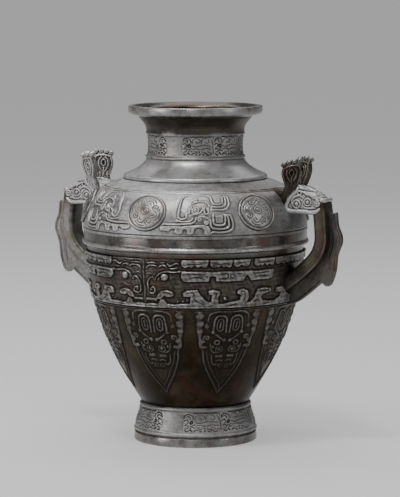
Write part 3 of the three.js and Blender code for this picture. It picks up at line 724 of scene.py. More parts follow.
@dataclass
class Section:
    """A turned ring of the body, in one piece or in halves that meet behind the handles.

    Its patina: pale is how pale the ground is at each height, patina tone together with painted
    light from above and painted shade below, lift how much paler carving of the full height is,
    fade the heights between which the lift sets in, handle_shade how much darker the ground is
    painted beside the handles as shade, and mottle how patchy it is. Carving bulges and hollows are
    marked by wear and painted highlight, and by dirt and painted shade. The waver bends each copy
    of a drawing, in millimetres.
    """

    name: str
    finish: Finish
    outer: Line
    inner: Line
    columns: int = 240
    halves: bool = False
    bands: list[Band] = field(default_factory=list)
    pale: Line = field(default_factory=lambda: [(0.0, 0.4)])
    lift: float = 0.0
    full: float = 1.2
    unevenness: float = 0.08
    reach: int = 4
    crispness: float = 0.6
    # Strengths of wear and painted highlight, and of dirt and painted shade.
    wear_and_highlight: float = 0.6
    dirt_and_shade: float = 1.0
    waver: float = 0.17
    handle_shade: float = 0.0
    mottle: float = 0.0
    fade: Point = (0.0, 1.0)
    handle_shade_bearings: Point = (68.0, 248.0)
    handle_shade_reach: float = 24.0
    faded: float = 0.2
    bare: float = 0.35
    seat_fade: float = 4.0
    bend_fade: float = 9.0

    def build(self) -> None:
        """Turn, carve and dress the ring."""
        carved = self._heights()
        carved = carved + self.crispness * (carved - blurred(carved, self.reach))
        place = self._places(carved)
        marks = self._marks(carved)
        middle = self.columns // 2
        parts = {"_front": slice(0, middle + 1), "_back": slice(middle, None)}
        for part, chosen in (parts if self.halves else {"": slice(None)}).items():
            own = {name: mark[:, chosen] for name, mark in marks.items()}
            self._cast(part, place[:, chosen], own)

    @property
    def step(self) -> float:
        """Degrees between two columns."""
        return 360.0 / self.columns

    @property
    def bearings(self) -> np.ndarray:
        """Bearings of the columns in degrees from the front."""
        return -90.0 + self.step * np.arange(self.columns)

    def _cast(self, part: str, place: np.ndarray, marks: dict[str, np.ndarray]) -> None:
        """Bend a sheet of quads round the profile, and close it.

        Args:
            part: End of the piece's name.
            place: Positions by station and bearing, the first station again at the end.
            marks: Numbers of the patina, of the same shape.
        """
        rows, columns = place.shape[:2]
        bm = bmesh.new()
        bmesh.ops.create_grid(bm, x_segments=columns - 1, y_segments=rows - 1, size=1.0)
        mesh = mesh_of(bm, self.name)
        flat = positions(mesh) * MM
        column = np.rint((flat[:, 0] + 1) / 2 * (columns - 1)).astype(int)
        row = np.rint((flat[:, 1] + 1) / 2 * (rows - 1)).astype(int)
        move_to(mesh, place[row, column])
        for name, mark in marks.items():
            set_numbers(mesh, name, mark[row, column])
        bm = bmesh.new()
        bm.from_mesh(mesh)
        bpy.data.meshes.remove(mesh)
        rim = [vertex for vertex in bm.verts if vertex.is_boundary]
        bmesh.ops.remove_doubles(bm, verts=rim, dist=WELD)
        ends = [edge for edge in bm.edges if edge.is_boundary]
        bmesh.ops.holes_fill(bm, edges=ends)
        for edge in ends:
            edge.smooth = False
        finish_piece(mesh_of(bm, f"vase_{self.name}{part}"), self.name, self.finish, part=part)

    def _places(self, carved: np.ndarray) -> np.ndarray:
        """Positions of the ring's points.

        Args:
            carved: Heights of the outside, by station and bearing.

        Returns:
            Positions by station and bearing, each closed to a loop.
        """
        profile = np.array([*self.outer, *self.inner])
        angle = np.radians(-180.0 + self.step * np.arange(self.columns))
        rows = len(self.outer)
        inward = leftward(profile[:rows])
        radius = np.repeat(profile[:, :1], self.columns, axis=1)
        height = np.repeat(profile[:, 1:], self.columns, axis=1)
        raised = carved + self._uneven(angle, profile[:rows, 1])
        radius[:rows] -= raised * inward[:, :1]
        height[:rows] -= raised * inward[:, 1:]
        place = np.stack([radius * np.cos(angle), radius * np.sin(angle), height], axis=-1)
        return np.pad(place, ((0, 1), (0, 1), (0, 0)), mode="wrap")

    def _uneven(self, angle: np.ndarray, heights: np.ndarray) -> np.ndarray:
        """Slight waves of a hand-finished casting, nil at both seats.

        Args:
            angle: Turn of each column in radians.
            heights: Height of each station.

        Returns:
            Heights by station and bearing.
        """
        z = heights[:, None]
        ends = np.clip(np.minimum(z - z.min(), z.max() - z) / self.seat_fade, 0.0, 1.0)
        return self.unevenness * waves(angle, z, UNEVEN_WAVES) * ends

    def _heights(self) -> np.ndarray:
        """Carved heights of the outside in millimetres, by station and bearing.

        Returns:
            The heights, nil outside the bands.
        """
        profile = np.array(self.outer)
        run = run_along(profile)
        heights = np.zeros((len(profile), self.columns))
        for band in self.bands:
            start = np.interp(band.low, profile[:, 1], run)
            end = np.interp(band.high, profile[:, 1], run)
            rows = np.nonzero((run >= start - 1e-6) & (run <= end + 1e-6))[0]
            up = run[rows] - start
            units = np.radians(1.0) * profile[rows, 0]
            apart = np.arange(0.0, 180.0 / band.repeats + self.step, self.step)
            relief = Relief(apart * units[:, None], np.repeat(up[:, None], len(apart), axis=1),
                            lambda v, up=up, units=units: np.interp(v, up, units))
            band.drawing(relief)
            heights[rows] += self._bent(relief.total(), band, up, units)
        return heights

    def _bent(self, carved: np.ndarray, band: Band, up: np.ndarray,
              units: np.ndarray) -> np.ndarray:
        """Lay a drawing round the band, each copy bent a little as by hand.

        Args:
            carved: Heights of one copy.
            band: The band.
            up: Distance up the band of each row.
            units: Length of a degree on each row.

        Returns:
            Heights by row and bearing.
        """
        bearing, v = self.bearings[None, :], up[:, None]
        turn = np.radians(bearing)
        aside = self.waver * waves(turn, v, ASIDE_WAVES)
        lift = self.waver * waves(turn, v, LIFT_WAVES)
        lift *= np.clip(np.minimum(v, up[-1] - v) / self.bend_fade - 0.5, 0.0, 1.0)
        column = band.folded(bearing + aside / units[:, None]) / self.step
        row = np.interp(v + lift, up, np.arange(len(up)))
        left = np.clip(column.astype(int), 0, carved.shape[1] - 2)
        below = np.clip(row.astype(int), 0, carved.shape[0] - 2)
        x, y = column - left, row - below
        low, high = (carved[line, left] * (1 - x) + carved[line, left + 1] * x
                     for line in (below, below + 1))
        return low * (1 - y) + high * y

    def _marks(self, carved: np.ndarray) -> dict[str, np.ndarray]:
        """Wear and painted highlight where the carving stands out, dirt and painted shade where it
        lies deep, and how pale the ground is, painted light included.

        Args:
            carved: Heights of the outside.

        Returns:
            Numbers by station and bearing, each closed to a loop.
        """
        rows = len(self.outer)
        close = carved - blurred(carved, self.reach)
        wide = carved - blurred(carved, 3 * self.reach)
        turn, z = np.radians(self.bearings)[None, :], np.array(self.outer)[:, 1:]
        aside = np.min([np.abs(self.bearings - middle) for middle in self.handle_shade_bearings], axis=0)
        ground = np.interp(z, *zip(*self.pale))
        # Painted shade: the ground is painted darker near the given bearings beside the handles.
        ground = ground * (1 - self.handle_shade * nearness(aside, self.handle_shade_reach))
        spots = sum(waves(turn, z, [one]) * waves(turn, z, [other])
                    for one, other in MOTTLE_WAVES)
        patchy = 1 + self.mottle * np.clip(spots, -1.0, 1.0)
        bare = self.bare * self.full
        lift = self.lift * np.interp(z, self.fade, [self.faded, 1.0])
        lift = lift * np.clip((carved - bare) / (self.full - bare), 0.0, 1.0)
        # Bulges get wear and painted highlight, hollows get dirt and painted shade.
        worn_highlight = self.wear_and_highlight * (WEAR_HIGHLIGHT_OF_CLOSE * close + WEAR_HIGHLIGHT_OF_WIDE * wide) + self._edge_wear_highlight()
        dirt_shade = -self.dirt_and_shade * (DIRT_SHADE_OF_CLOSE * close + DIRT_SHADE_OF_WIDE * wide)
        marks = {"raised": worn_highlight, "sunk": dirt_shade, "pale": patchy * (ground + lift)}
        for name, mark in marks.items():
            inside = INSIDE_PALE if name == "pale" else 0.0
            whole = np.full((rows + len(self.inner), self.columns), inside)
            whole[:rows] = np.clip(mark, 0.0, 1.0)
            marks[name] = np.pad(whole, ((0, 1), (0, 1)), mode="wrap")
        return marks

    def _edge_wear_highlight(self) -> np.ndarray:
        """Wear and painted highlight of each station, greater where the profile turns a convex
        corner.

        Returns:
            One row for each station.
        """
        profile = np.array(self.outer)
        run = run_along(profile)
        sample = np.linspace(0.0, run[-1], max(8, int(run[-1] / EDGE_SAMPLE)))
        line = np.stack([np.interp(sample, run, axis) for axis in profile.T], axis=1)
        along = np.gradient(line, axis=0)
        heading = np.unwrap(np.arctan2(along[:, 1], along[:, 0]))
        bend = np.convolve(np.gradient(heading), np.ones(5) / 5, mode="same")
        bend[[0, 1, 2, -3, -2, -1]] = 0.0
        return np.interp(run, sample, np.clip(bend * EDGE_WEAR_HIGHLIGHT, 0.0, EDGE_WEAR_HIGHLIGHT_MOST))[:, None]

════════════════

◆ **WRITTEN EXERCISE**
Write out exactly, please, the lines beginning at the start of the material and ending with the line that holds "bend_fade: float = 9.0", both included.

◆ **EXERCISE RESPONSE**
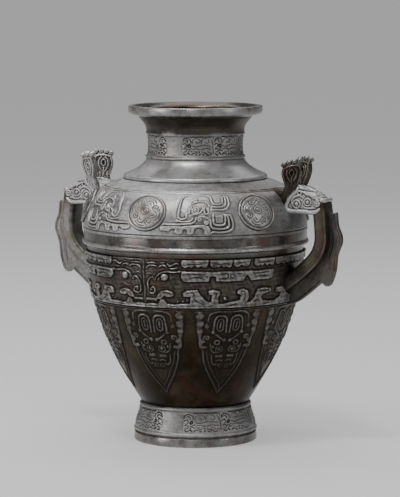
Write part 3 of the three.js and Blender code for this picture. It picks up at line 724 of scene.py. More parts follow.
@dataclass
class Section:
    """A turned ring of the body, in one piece or in halves that meet behind the handles.

    Its patina: pale is how pale the ground is at each height, patina tone together with painted
    light from above and painted shade below, lift how much paler carving of the full height is,
    fade the heights between which the lift sets in, handle_shade how much darker the ground is
    painted beside the handles as shade, and mottle how patchy it is. Carving bulges and hollows are
    marked by wear and painted highlight, and by dirt and painted shade. The waver bends each copy
    of a drawing, in millimetres.
    """

    name: str
    finish: Finish
    outer: Line
    inner: Line
    columns: int = 240
    halves: bool = False
    bands: list[Band] = field(default_factory=list)
    pale: Line = field(default_factory=lambda: [(0.0, 0.4)])
    lift: float = 0.0
    full: float = 1.2
    unevenness: float = 0.08
    reach: int = 4
    crispness: float = 0.6
    # Strengths of wear and painted highlight, and of dirt and painted shade.
    wear_and_highlight: float = 0.6
    dirt_and_shade: float = 1.0
    waver: float = 0.17
    handle_shade: float = 0.0
    mottle: float = 0.0
    fade: Point = (0.0, 1.0)
    handle_shade_bearings: Point = (68.0, 248.0)
    handle_shade_reach: float = 24.0
    faded: float = 0.2
    bare: float = 0.35
    seat_fade: float = 4.0
    bend_fade: float = 9.0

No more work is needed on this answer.